Here's some answers to commonly asked questions about How to Calculate the Current Ratio.

What is the current ratio and why is it important?

The current ratio is a financial metric used to determine a business’s ability to pay off its short-term liabilities with its short-term assets. It is calculated by dividing current assets by current liabilities. This ratio is crucial as it provides insights into the liquidity of a company, indicating whether it has enough resources to cover its debts and obligations due within a year. A healthy current ratio ensures that a business can handle sudden financial demands without having to secure additional financing or sell long-term assets.

How do you calculate the current ratio?

To calculate the current ratio, you take the total amount of current assets and divide it by the total current liabilities.
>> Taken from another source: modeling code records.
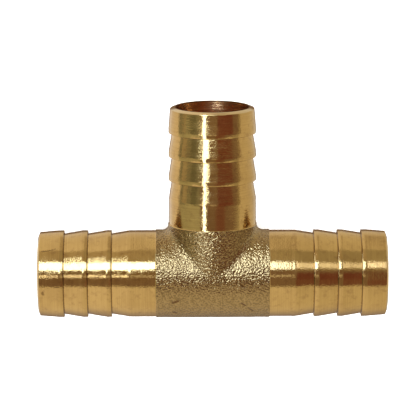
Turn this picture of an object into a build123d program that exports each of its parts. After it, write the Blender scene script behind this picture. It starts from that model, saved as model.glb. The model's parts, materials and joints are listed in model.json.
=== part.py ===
from build123d import *
from build123d.topology import SkipClean
import os

# A brass three-way hose tee, forged and turned from one piece.
# The run lies along X and the branch along +Y. Their axes cross at the origin, and +Z is up
# when the tee lies flat.

# Driving dimensions, in millimetres.
# The hose tails are all alike, and their lengths are given from the body outwards.
crest_diameter = 20.0
barb_height = 0.75
wall_at_root = 0.85
barb_count = 3
barb_pitch = 5.45
crest_land = 1.0
plain_relief = 0.05
plain_length = 5.95
neck_length = 4.2
nose_length = 5.9
nose_relief = 0.35
chamfer_length = 0.6
rim_width = 0.3

# The forged body between the tails.
shoulder_step = 0.2
shoulder_chamfer = 0.12
crotch_radius = 1.5
crotch_fade = 0.3
run_collar = 1.4
branch_collar = 0.25

# Radii and lengths that follow from them.
crest_radius = crest_diameter / 2
root_radius = crest_radius - barb_height
bore_radius = root_radius - wall_at_root
plain_radius = crest_radius - plain_relief
nose_radius = crest_radius - nose_relief
rim_radius = bore_radius + rim_width
body_radius = plain_radius + shoulder_step
run_reach = body_radius + crotch_radius + run_collar
branch_reach = body_radius + crotch_radius + branch_collar
tail_length = plain_length + neck_length + (barb_count - 1) * barb_pitch + nose_length

# The three legs: the way each one points, and how far the body reaches along it.
legs = [
    ((1, 0, 0), run_reach),
    ((-1, 0, 0), run_reach),
    ((0, 1, 0), branch_reach),
]


def leg_plane(direction):
    """Workplane at the crossing of the axes, facing out along one leg.

    Its X side, where round faces close, is kept off the top and the underside, so that no seam
    runs through the point where the crotch fillets meet.
    """
    return Plane(origin=(0, 0, 0), x_dir=(1, -1, 0), z_dir=direction)


def round_bar(radius, length):
    """Round bar that stands on the crossing of the axes."""
    return Cylinder(radius, length, align=(Align.CENTER, Align.CENTER, Align.MIN))


def body_leg(direction, reach):
    """The body's bar along one leg, with the edge of its shoulder broken."""
    bar = round_bar(body_radius, reach)
    shoulder = bar.edges().group_by(Axis.Z)[-1]
    return leg_plane(direction) * chamfer(shoulder, shoulder_chamfer)


def crotch_side(bars):
    """The +X side of the bars with its crotch filleted, up to where the fillet has faded out."""
    side = split(bars, bisect_by=Plane.YZ.offset(crotch_fade), keep=Keep.TOP)
    crease = side.edges().filter_by(GeomType.ELLIPSE)
    return fillet(crease, crotch_radius)


def forged_body():
    """Three equal bars in one, with a fillet in each crotch."""
    bars = [body_leg(direction, reach) for direction, reach in legs]
    body = bars[0] + bars[1] + bars[2]
    side = crotch_side(body)
    return body + side + mirror(side, about=Plane.YZ)


def barb_points(step_place):
    """Outline of one barb's square step and land. The slope runs on to the next point."""
    return [
        (root_radius, step_place),
        (crest_radius, step_place),
        (crest_radius, step_place + crest_land),
    ]


def tail_outline(reach):
    """Half section of one tail, from the crossing of the axes to its chamfered mouth."""
    first_step = reach + plain_length + neck_length
    mouth = reach + tail_length
    points = [(0, 0), (plain_radius, 0), (plain_radius, reach + plain_length)]
    for barb in range(barb_count):
        points += barb_points(first_step + barb * barb_pitch)
    points += [(nose_radius, mouth - chamfer_length), (rim_radius, mouth), (0, mouth)]
    return points


def hose_tail(direction, reach):
    """One turned tail, solid, with its foot inside the body."""
    outline = Plane.XZ * make_face(Polyline(tail_outline(reach), close=True))
    return leg_plane(direction) * revolve(outline, Axis.Z)


def bore(direction, reach):
    """The straight bore of one leg, from the crossing of the axes out past the mouth."""
    return leg_plane(direction) * round_bar(bore_radius, reach + tail_length + chamfer_length)


def tee_body():
    """The whole tee: one solid with three tails and three bores that meet."""
    tee = forged_body()
    for direction, reach in legs:
        tee += hose_tail(direction, reach)
    # Each leg is drilled from its own mouth. The run's two drillings stay two walls, which meet
    # in the middle.
    with SkipClean():
        for direction, reach in legs:
            tee -= bore(direction, reach)
    return tee


os.makedirs("parts", exist_ok=True)
export_step(tee_body(), "parts/tee_body.step")
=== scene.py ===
import json
from math import acos, atan2, cos, degrees, pi, radians, sin

import bmesh
import bpy
from mathutils import Matrix, Vector


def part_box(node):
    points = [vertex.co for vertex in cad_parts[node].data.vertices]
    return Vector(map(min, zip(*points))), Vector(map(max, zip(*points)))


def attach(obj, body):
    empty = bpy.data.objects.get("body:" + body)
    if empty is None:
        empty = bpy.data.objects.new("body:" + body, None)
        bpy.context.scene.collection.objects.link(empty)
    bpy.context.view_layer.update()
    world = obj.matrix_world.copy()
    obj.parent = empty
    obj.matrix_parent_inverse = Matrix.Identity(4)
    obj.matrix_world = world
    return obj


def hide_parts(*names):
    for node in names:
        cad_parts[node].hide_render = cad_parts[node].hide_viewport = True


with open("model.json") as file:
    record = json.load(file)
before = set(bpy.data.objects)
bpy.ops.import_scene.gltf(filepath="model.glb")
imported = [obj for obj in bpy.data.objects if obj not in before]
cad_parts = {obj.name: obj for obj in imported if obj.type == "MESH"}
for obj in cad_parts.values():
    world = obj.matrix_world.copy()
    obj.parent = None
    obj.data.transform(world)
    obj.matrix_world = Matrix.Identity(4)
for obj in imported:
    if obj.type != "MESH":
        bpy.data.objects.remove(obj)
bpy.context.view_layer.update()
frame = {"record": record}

# One brass hose tee: a forged, shot-blasted body between three turned tails.
# It lies flat on the floor with its run along X, its branch along +Y and +Z up.

mm = 0.001


def mount(name):
    """One of the record's mounts. Its place is in metres and its sizes are in millimetres."""
    return next(entry for entry in frame["record"]["mounts"] if entry["name"] == name)


# Sizes that the frame gives, in metres.
run_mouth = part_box("tee_body")[1].x
branch_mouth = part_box("tee_body")[1].y
body_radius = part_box("tee_body")[1].z
crest_radius = mount("right_tail")["dims"]["r_mm"] * mm
crest_land = mount("right_tail")["dims"]["length_mm"] * mm
bore_radius = mount("run_bore")["dims"]["r_mm"] * mm

# The turned tail, from its plain foot to its mouth.
barb_height = 0.75 * mm
barb_pitch = 5.45 * mm
barb_count = 3
plain_relief = 0.05 * mm
plain_length = 5.95 * mm
neck_length = 4.2 * mm
nose_length = 5.9 * mm
nose_relief = 0.35 * mm
chamfer_length = 0.4 * mm
rim_width = 0.3 * mm
tail_length = plain_length + neck_length + (barb_count - 1) * barb_pitch + nose_length

root_radius = crest_radius - barb_height
plain_radius = crest_radius - plain_relief
nose_radius = crest_radius - nose_relief
rim_radius = bore_radius + rim_width

# The forged body.
shoulder_chamfer = 0.12 * mm
crotch_radius = 1.5 * mm
crotch_top_radius = 3.4 * mm
crotch_slope = 1 + crotch_radius / body_radius
forging_lump = 0.07 * mm
lump_size = 2.6 * mm
lump_fade = 1 * mm

# How sharp the turning tool left each corner.
crest_edge = 0.05 * mm
land_edge = 0.12 * mm
root_corner = 0.15 * mm
shoulder_edge = 0.05 * mm
taper_edge = 0.4 * mm
nose_edge = 0.12 * mm
rim_edge = 0.08 * mm
bore_edge = 0.1 * mm

# How finely the piece is divided, and how sharp an edge may be and still look rounded.
steps_round = 192
corner_segments = 3
crotch_rows = 10
body_rows = 40
smooth_angle = radians(35)

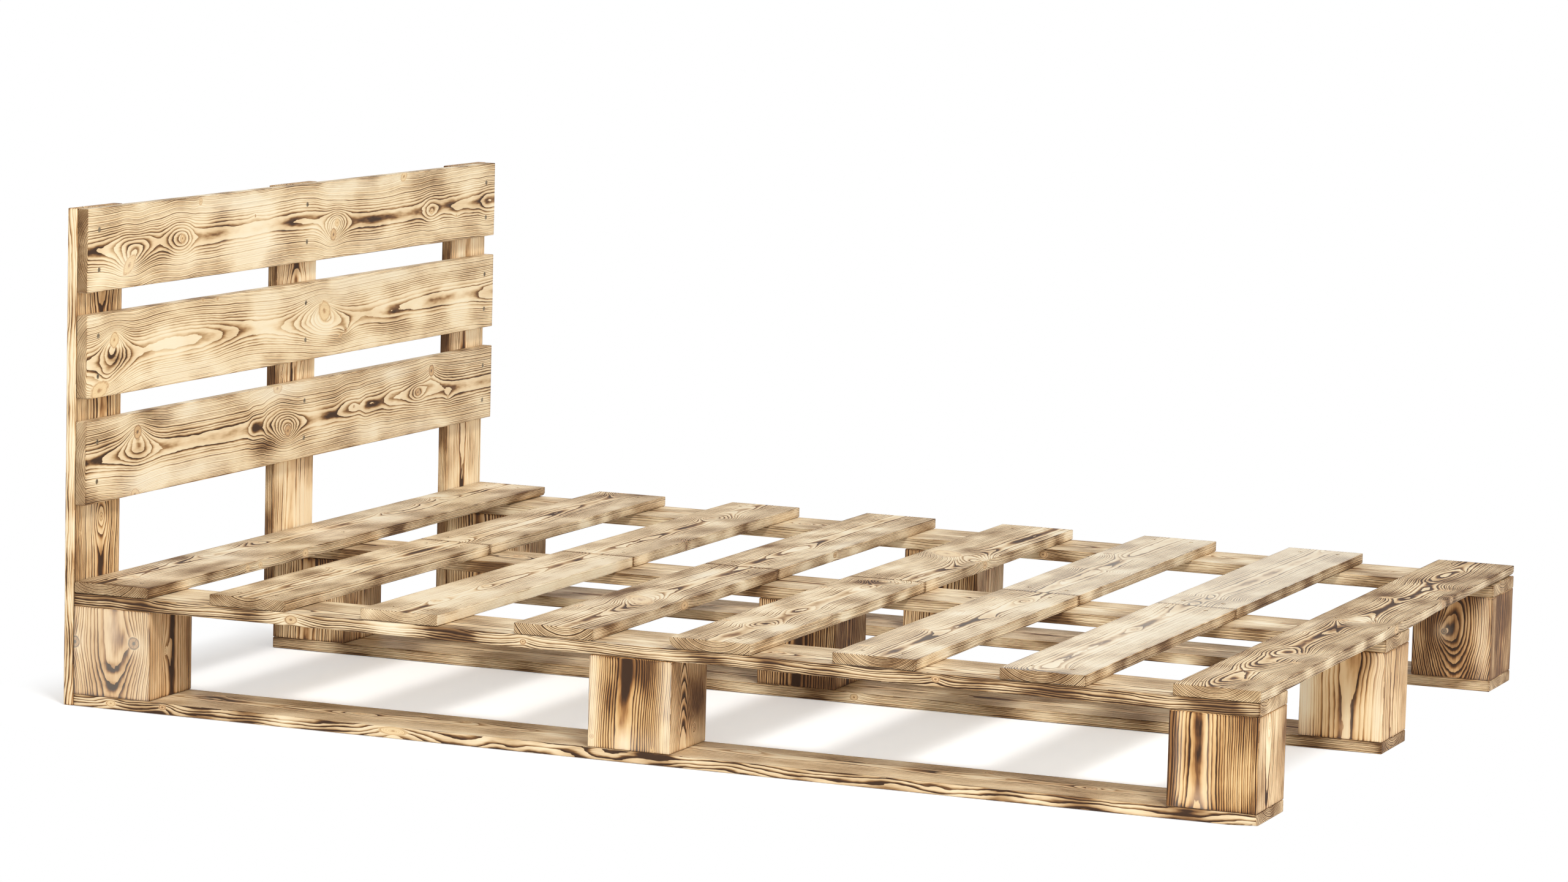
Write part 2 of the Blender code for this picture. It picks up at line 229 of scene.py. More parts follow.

For instance, if a company has current assets of $150,000 and current liabilities of $100,000, the current ratio would be calculated as follows:

Current Ratio = 150,000 / 100,000 = 1.5

This result indicates that the company has $1.5 in assets for every dollar of liability, which is a good indicator of financial stability.

What can a business do if its current ratio is too low?

If a business finds its current ratio is below 1, indicating potential liquidity issues, several strategies can be implemented to improve it. These include speeding up the collection of receivables, delaying payables without incurring penalties, selling off non-essential assets to raise cash, or reducing current liabilities by paying off some short-term debts.